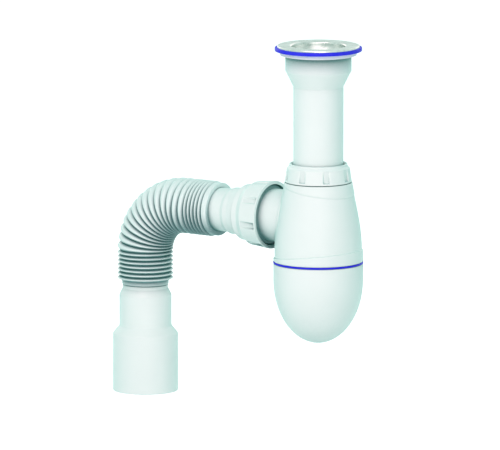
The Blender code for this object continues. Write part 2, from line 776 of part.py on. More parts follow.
def pleat_edges():
    """Where each pleat starts and ends along the hose: closed up, open, spread round the bend, closed up."""
    runs = [
        (TOP_CLOSED_PLEATS, CLOSED_PITCH),
        (TOP_OPEN_PLEATS, OPEN_PITCH),
        (BEND_PLEATS, BEND_R * math.pi / 2 / BEND_PLEATS),
        (LOW_CLOSED_PLEATS, CLOSED_PITCH),
    ]
    edges = [CUFF_LENGTH]
    for count, pitch in runs:
        for _ in range(count):
            edges.append(edges[-1] + pitch)
    return edges


def flex_hose():
    edges = pleat_edges()
    cuff_bore = ADAPTER_PIPE_R + CLEAR
    collar_bore = HOSE_NOSE_R + CLEAR
    outer = [(0, CUFF_R), (CUFF_LENGTH - 2 * CLEAR, CUFF_R)]
    inner = [(0, cuff_bore), (CUFF_LENGTH - CLEAR, cuff_bore)]
    for start, end in zip(edges, edges[1:]):
        middle = (start + end) / 2
        half_crest = CREST_SHARE * (end - start) / 2
        open_pleat = end - start > CLOSED_PITCH + CLEAR
        crests = [middle - half_crest, middle + half_crest] if open_pleat else [middle]
        outer.append((start, PLEAT_ROOT_R))
        outer += [(crest, PLEAT_CREST_R) for crest in crests]
        inner += [(start, PLEAT_ROOT_R - HOSE_WALL), (middle, PLEAT_CREST_R - HOSE_WALL)]
    outer += [(PLEATS_END, PLEAT_ROOT_R), (HOSE_END, PLEAT_ROOT_R)]
    inner += [(PLEATS_END, collar_bore), (HOSE_END, collar_bore)]
    rings = [hose_ring(length, radius) for length, radius in outer + inner[::-1]]
    paint = material("hose_plastic", (0.80, 0.90, 0.88), 0.32)
    hose = ring_body("flex_hose", rings, paint, True)
    hose.location = (BEND_X, 0, BEND_Z)


def end_coupling():
    wall = COUPLING_WALL
    neck_end = -COUPLING_NECK
    cone_end = neck_end - COUPLING_CONE
    small_end = cone_end - COUPLING_SMALL
    large_start = small_end - COUPLING_SHOULDER
    bottom = large_start - COUPLING_LARGE
    nose_top = HOSE_NOSE
    corners = [
        (HOSE_NOSE_R, nose_top, 0),
        (HOSE_NOSE_R, 0, 0),
        (COUPLING_NECK_R, 0, 0),
        (COUPLING_NECK_R, neck_end, 0),
        (COUPLING_SMALL_R, cone_end, COUPLING_FILLET),
        (COUPLING_SMALL_R, small_end, COUPLING_FILLET),
        (COUPLING_LARGE_R, large_start, COUPLING_FILLET),
        (COUPLING_LARGE_R, bottom, COUPLING_FILLET),
        (COUPLING_LARGE_R - wall, bottom, 0),
        (COUPLING_LARGE_R - wall, large_start, 0),
        (COUPLING_SMALL_R - wall, small_end, 0),
        (COUPLING_SMALL_R - wall, cone_end, 0),
        (HOSE_NOSE_R - wall, neck_end, 0),
        (HOSE_NOSE_R - wall, nose_top, 0),
    ]
    coupling = turned("end_coupling", filleted(corners), plastic())
    coupling.location = (COUPLING_X, 0, COUPLING_TOP_Z)


def main():
    clear_scene()
    strainer_cup()
    strainer_screw()
    rim_gasket()
    basin_gasket()
    clamp_nut()
    tailpiece()
    neck_fittings()
    bottle_body()
    cup_gasket()
    bottle_cup()
    outlet_fittings()
    outlet_adapter()
    flex_hose()
    end_coupling()


main()
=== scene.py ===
"""Looks of the bottle sink trap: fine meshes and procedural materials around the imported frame.

Metres, +Z up. The origin is on the tailpiece axis in the basin seat plane, and the outlet arm runs
along -X. Turned pieces are outlines of (radius, height) points, spun about Z or the outlet axis.
"""

import math

import bmesh
import bpy
from mathutils import Matrix, Vector


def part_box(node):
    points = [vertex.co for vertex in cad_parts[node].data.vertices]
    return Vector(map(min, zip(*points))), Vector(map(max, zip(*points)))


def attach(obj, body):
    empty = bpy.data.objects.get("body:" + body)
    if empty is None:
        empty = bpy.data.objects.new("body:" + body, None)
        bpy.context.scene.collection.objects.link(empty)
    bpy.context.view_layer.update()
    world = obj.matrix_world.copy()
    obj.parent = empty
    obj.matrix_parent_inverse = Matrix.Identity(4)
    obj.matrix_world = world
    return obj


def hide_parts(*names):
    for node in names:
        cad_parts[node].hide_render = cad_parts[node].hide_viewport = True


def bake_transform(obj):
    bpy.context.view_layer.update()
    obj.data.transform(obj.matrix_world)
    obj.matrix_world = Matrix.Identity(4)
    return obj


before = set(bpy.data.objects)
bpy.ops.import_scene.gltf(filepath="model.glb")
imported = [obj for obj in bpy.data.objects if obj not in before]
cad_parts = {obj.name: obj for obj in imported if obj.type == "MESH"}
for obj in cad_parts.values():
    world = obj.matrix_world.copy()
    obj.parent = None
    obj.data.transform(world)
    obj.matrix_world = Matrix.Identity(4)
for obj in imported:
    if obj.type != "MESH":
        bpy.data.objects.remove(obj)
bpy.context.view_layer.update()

# Facets round a turn
TURN_STEPS = 128
NUT_STEPS = 360
HOSE_STEPS = 112
SMALL_TURN_STEPS = 64
SCREW_WAY_STEPS = 48
HOLE_STEPS = 32
HEXAGON_STEPS = 6

# Rows along an outline, a pitch or a pleat, and rounds that settle a slanted row
SLANT_ROUNDS = 5
ARC_STEPS = 5
BOWL_ROWS = 20
SHELL_ROWS = 40
COLLAR_ROWS = 8
BAND_ROWS = 6
SPIGOT_ROWS = 24
CUP_ROWS = 44
THREAD_ROWS = 10
PLEAT_ROWS = 14
PLEAT_INNER_ROWS = 6

# Mesh limits: merged distance, sharpest smooth edge and the most of a side that a fillet takes
MERGE = 1e-7
SHARP_ANGLE = math.radians(32)
FILLET_LIMIT = 0.45

# Walls and fits
CLEAR = 0.0003
SLIDE_FIT = 0.0005
WALL = 0.0022
EDGE = 0.0004
THREAD_PITCH = 0.0030
THREAD_DEPTH = 0.0007
THREAD_FLANK_SHARE = 0.625

# Tailpiece and its strainer
PIPE_R = 0.01905
CUP_HEIGHT = 0.0119
CONE_HEIGHT = 0.0120
BOSS_R = 0.0076
BOSS_TOP_Z = -0.0104
BOSS_HEIGHT = 0.0130
RIB_COUNT = 4
RIB_THICK = 0.0020
RIB_HEIGHT = 0.0080
RIB_OVERLAP = 0.0030
CLAMP_NUT_ACROSS = 0.0100
CLAMP_NUT_HEIGHT = 0.0050
SHEET = 0.0007
FLANGE_DOME = 0.0006
FLANGE_EDGE_SHARE = 0.2
BOWL_LIP_SHARE = 0.3
BOWL_R = 0.0205
BOWL_FLOOR_R = 0.0145
DRAIN_HOLE_R = 0.0022
DRAIN_HOLES = 9
SCREW_R = 0.0029
SCREW_CHAMFER = 0.0009
SCREW_HEAD_R = 0.0055
SCREW_EDGE_SHARE = 0.45
SCREW_SLOT = 0.0014
GASKET_HOLE_R = 0.0222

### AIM
Every line from the one containing "rim_gasket()" through the one containing "points = [vertex.co" is to be given again exactly, both ends included, and no line outside that range.

### RESULT OF THE EXERCISE
    rim_gasket()
    basin_gasket()
    clamp_nut()
    tailpiece()
    neck_fittings()
    bottle_body()
    cup_gasket()
    bottle_cup()
    outlet_fittings()
    outlet_adapter()
    flex_hose()
    end_coupling()


main()
=== scene.py ===
"""Looks of the bottle sink trap: fine meshes and procedural materials around the imported frame.

Metres, +Z up. The origin is on the tailpiece axis in the basin seat plane, and the outlet arm runs
along -X. Turned pieces are outlines of (radius, height) points, spun about Z or the outlet axis.
"""

import math

import bmesh
import bpy
from mathutils import Matrix, Vector


def part_box(node):
    points = [vertex.co for vertex in cad_parts[node].data.vertices]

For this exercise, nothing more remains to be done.